$h=\left\{\begin{matrix} f,x<y\\ g,x\geq y \end{matrix}\right.$
$g=f(y,x)$.
Is $h$ symmetric of $x=y$? Here $g$ is the function that changes all $x$ to $y$ and changes all $y$ to $x$ in $f(x,y)$.
For example, $h=\left\{\begin{matrix} x^2-y^2, x<y\\ y^2-x^2,x\geq y \end{matrix}\right.$.

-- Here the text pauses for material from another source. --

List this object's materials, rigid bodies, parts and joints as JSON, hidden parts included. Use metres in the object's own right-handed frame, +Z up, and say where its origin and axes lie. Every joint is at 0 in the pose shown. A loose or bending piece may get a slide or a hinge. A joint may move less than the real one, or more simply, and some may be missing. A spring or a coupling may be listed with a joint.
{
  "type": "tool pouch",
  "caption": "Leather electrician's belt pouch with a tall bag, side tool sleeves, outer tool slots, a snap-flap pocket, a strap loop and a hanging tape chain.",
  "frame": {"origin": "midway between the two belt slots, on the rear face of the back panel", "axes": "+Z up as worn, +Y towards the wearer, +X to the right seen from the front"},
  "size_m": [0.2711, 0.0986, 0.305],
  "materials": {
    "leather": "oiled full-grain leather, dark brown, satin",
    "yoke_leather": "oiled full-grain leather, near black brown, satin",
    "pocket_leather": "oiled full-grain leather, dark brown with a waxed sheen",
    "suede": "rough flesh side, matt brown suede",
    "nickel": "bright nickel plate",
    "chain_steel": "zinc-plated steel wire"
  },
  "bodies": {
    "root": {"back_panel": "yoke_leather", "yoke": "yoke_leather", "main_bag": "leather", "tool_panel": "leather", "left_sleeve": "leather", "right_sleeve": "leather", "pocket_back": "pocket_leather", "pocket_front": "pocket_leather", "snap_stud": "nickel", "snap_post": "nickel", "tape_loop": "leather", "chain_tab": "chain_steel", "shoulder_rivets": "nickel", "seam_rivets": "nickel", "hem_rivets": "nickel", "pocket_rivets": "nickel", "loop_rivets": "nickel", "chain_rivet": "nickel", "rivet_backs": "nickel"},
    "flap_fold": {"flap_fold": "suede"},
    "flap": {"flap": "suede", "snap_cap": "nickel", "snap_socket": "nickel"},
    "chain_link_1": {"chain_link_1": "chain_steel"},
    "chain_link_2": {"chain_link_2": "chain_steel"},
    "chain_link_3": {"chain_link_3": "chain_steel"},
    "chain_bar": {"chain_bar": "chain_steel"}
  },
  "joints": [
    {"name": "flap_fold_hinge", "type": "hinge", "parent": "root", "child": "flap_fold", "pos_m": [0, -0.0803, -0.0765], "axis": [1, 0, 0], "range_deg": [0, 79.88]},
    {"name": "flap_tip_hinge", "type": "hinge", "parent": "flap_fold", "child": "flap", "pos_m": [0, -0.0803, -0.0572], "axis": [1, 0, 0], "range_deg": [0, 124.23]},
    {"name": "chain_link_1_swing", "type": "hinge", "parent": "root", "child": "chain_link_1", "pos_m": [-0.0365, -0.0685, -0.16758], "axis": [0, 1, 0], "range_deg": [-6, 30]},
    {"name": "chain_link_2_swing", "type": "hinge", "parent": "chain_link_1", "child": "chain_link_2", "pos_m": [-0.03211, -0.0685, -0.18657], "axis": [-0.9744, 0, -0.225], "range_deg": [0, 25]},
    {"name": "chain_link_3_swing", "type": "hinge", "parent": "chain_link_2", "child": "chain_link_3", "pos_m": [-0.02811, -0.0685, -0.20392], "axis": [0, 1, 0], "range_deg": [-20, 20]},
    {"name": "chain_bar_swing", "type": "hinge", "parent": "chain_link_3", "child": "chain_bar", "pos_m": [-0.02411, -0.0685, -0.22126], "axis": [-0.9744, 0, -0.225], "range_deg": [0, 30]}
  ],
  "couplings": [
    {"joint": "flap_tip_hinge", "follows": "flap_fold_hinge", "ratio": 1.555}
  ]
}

Is $h$ symmetric of the plane $x=y$?
Yes.
Suppose that $h$ is a function defined as $$ h(x,y) = \begin{cases} f(x, y), & x < y \\ f(y, x), & x \ge y. \end{cases} $$ Notice that $h$ only "sees" the half-plane in $(x, y)$-coordinates where $x < y$. For example, $h(2, 3) = f(2, 3)$ and $h(3, 2) = f(2, 3)$, as well. The value $f(3, 2$) is never called upon, for instance.

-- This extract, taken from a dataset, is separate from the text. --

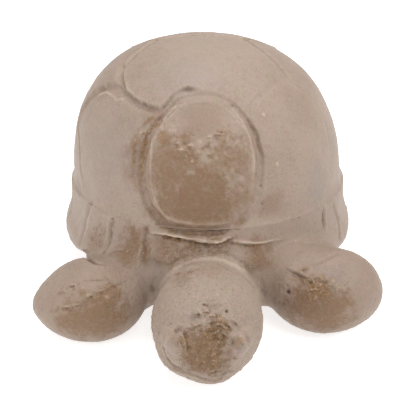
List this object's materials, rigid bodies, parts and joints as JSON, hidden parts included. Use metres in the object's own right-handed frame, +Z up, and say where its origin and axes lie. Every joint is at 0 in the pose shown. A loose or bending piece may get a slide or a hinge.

This easily generalizes to a proof that $h$ has symmetry about the line $y = x$. If $x > y$, then $h(x, y) = f(y, x)$. In this case, $y < x$, so $h(y, x) = f(y, x)$. In other words, we can conclude that $$ h(y, x) = h(x, y) $$ for any $(x, y)$.
Hint: You are asking whether $h(x,y)=h(y,x)$. You have three cases for the comparison of $x$ and $y$. Take them one at a time, plug into the definition of $h$ and see what happens.